╭─ RECORDS SUPPLIED
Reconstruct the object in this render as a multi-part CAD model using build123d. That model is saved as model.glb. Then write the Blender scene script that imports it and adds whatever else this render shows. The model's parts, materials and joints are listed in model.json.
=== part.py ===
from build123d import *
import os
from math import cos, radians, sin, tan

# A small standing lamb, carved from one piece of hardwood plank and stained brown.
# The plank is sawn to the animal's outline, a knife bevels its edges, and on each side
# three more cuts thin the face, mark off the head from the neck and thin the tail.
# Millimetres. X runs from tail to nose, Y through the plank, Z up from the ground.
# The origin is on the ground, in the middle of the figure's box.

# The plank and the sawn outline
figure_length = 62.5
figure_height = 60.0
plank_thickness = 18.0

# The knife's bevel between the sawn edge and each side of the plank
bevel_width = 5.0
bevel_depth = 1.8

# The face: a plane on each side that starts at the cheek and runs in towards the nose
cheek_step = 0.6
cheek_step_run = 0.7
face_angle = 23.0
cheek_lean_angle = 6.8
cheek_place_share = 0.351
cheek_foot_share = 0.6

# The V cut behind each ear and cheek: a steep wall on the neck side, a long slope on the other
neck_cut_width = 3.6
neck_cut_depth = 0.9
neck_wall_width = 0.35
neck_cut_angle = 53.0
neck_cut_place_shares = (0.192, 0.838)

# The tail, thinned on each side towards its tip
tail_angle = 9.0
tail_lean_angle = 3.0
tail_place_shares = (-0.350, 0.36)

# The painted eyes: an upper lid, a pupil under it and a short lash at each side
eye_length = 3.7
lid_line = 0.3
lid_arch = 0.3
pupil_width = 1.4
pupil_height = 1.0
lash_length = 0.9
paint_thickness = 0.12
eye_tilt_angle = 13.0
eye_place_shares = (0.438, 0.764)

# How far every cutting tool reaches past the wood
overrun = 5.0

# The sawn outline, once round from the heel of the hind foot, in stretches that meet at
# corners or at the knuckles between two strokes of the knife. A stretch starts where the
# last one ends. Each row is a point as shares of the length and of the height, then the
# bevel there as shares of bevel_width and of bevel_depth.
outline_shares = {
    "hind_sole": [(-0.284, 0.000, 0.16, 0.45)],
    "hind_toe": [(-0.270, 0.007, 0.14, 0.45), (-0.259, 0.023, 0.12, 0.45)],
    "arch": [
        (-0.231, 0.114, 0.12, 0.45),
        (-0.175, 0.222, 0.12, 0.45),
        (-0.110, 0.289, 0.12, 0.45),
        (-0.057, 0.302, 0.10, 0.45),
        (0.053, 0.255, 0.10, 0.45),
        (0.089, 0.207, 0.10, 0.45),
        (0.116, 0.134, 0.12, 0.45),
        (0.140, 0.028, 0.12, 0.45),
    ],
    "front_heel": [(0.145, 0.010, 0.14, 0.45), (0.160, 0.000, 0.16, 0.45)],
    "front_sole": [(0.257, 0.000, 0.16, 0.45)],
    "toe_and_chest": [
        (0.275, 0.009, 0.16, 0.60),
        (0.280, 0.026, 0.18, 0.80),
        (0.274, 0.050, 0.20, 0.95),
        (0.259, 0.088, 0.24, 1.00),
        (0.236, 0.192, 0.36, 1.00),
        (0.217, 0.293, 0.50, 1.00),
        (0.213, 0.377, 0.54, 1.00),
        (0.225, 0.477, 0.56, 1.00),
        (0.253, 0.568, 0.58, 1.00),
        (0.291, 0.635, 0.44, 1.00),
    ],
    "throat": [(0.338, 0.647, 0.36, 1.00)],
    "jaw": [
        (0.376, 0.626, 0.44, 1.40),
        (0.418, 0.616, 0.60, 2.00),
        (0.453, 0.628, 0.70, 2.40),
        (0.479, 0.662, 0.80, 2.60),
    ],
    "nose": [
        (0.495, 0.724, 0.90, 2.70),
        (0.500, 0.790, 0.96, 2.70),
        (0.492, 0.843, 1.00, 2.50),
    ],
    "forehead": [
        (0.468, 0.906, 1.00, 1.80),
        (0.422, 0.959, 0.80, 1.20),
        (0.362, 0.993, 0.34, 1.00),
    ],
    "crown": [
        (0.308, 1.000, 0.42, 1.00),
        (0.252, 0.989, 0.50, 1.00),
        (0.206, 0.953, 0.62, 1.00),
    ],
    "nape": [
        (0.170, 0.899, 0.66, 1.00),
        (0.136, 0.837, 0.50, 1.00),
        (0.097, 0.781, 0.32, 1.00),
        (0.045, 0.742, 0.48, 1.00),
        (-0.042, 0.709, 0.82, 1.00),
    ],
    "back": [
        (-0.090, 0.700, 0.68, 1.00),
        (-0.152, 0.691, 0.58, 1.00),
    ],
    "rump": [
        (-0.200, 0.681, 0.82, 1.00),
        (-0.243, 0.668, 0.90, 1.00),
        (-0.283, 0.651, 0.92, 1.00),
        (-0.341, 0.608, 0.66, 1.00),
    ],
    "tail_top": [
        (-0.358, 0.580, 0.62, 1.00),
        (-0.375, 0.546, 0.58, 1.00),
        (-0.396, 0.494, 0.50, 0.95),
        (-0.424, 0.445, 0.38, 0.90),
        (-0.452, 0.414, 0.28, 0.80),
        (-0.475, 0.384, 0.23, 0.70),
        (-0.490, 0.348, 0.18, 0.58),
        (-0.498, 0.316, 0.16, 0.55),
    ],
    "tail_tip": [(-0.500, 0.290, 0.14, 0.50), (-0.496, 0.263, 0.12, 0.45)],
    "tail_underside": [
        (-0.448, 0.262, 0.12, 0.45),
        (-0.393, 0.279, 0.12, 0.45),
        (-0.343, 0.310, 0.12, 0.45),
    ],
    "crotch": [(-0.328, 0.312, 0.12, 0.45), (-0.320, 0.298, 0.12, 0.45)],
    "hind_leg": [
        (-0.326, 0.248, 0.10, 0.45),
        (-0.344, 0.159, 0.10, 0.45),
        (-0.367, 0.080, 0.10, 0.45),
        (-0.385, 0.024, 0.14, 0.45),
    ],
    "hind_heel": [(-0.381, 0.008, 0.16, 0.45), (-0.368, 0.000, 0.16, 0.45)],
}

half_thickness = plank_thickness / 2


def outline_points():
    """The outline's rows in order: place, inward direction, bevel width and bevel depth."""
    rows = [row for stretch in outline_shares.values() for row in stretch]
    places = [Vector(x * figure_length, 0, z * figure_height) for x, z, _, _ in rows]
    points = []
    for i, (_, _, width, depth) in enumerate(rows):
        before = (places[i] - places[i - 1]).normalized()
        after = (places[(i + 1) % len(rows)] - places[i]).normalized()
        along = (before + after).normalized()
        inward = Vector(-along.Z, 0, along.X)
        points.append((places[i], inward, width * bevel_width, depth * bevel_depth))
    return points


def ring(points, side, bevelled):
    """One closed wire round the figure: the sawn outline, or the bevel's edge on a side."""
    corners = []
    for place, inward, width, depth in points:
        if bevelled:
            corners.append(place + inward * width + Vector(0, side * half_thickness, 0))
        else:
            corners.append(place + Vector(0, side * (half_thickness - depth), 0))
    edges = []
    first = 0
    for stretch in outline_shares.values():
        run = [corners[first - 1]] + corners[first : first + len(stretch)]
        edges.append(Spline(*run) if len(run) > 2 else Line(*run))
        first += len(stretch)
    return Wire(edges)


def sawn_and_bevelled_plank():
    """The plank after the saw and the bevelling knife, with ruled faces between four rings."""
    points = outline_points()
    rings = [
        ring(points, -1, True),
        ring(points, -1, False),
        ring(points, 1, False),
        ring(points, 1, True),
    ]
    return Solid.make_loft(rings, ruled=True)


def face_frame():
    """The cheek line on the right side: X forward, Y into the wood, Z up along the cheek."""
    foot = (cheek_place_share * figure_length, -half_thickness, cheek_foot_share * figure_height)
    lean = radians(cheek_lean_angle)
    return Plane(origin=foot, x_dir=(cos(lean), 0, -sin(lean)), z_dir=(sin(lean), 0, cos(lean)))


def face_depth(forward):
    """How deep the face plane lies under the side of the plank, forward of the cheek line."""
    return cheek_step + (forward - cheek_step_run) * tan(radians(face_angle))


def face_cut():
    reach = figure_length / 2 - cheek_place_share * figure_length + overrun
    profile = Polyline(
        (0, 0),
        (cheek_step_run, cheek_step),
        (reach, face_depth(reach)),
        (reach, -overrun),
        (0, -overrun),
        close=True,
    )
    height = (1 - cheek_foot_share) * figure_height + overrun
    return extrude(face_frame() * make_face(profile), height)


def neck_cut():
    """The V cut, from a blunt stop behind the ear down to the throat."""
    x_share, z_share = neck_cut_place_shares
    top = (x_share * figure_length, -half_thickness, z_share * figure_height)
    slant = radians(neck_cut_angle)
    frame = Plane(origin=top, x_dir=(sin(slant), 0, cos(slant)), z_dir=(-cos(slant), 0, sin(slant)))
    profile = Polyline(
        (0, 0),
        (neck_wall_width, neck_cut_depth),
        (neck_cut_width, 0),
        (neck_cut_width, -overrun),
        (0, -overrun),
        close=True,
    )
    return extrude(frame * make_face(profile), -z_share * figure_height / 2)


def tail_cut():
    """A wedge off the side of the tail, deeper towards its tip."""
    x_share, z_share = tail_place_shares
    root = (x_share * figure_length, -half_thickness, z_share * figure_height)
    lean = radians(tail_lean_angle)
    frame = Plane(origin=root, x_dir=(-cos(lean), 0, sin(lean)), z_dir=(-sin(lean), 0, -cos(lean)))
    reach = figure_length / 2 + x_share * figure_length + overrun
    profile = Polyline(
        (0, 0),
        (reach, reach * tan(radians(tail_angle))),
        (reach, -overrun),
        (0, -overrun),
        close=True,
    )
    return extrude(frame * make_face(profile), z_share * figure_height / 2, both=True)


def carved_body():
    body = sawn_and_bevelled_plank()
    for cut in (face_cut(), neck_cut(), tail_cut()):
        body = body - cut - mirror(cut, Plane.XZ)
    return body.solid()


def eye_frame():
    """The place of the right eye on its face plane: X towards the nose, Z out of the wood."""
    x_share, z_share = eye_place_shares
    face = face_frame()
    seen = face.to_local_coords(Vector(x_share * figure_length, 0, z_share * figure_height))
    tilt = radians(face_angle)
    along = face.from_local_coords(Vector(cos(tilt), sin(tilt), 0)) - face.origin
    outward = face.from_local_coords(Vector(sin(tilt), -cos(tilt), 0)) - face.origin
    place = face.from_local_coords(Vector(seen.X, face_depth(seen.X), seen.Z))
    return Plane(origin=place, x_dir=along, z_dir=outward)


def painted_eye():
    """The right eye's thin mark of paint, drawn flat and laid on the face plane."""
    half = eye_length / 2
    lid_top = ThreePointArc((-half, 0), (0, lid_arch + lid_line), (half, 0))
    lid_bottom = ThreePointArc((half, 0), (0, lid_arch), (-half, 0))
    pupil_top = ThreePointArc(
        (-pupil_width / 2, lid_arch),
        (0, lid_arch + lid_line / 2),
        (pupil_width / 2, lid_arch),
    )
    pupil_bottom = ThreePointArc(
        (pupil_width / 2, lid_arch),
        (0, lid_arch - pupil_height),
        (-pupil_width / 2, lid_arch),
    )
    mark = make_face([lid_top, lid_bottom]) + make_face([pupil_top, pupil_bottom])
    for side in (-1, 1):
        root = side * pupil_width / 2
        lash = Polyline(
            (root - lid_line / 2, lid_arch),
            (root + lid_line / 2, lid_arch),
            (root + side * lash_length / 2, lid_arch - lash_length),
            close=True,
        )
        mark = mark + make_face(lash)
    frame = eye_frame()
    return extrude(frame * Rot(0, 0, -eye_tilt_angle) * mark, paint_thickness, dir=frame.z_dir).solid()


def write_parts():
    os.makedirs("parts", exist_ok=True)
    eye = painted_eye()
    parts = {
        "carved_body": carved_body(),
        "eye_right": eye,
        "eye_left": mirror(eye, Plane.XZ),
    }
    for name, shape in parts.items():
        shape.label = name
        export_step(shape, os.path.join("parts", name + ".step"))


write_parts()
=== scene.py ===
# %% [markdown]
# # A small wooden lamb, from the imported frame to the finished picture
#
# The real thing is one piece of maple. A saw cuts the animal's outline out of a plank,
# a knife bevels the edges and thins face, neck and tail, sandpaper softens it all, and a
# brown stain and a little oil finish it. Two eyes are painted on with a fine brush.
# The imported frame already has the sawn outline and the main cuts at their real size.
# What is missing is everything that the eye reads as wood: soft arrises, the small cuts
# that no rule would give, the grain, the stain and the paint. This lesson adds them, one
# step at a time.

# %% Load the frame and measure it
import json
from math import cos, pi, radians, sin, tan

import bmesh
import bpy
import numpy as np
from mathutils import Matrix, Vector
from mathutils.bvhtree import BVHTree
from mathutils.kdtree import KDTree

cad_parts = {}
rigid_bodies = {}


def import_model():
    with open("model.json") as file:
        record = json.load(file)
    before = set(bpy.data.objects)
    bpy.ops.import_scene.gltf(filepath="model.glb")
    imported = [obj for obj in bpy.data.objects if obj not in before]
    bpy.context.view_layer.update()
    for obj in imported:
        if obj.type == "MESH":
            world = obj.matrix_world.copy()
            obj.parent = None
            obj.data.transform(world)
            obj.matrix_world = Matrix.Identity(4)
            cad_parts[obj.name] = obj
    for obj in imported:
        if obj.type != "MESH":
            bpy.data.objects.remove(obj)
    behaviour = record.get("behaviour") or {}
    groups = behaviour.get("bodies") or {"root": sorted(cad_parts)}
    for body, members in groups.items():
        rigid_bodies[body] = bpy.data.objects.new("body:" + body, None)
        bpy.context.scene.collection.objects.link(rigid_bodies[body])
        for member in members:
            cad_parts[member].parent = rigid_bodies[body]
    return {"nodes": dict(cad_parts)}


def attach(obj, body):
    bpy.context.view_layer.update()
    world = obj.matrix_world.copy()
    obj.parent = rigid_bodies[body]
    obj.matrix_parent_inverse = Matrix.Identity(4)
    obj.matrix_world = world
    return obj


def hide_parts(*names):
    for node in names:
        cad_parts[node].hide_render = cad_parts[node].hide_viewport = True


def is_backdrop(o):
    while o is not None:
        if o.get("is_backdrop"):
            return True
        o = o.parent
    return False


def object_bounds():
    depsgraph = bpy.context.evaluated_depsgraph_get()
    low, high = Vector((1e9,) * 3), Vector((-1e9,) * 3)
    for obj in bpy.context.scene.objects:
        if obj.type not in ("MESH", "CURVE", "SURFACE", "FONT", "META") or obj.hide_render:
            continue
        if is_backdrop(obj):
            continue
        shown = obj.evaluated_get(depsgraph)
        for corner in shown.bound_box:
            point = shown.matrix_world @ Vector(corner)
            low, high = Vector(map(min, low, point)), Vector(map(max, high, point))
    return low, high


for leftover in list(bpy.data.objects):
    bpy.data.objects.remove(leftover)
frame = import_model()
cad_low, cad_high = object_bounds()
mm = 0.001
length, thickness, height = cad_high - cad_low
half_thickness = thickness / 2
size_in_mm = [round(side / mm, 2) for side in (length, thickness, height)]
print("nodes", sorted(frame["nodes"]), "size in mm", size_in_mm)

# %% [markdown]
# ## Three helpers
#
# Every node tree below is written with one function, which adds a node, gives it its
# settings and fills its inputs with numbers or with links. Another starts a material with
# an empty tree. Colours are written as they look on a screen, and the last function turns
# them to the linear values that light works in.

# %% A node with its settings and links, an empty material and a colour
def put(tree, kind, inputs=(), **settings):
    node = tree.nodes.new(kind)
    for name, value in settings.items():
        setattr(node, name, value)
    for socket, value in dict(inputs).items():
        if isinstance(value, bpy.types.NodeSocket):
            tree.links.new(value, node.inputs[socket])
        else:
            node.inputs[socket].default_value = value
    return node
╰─
╭─ RECORDS SUPPLIED
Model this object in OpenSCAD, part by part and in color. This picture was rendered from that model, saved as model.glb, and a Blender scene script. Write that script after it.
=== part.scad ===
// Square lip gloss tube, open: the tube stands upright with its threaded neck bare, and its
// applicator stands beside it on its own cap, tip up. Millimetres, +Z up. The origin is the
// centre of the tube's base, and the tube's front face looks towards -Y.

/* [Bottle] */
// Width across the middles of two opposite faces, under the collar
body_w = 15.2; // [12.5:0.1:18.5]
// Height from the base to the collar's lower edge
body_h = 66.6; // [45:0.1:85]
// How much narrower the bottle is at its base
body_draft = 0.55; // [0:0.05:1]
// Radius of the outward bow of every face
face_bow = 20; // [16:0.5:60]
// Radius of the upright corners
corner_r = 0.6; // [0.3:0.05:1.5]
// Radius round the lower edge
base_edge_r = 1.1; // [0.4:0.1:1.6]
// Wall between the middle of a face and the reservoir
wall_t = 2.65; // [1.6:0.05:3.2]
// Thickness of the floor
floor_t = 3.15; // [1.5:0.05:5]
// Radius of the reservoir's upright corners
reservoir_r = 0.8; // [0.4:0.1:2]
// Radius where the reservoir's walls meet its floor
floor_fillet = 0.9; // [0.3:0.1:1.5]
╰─
╭─ RECORDS SUPPLIED
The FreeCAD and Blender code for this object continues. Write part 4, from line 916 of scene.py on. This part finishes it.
╰─
Transcribe each line of the data above, unaltered, from the one where "depsgraph = bpy.context.evaluated_depsgraph_get()" appears to the one where "bpy.data.objects.remove(leftover)" appears, inclusive of both.

*ANSWER TO THE PROBLEM*.
    depsgraph = bpy.context.evaluated_depsgraph_get()
    low, high = Vector((1e9,) * 3), Vector((-1e9,) * 3)
    for obj in bpy.context.scene.objects:
        if obj.type not in ("MESH", "CURVE", "SURFACE", "FONT", "META") or obj.hide_render:
            continue
        if is_backdrop(obj):
            continue
        shown = obj.evaluated_get(depsgraph)
        for corner in shown.bound_box:
            point = shown.matrix_world @ Vector(corner)
            low, high = Vector(map(min, low, point)), Vector(map(max, high, point))
    return low, high


for leftover in list(bpy.data.objects):
    bpy.data.objects.remove(leftover)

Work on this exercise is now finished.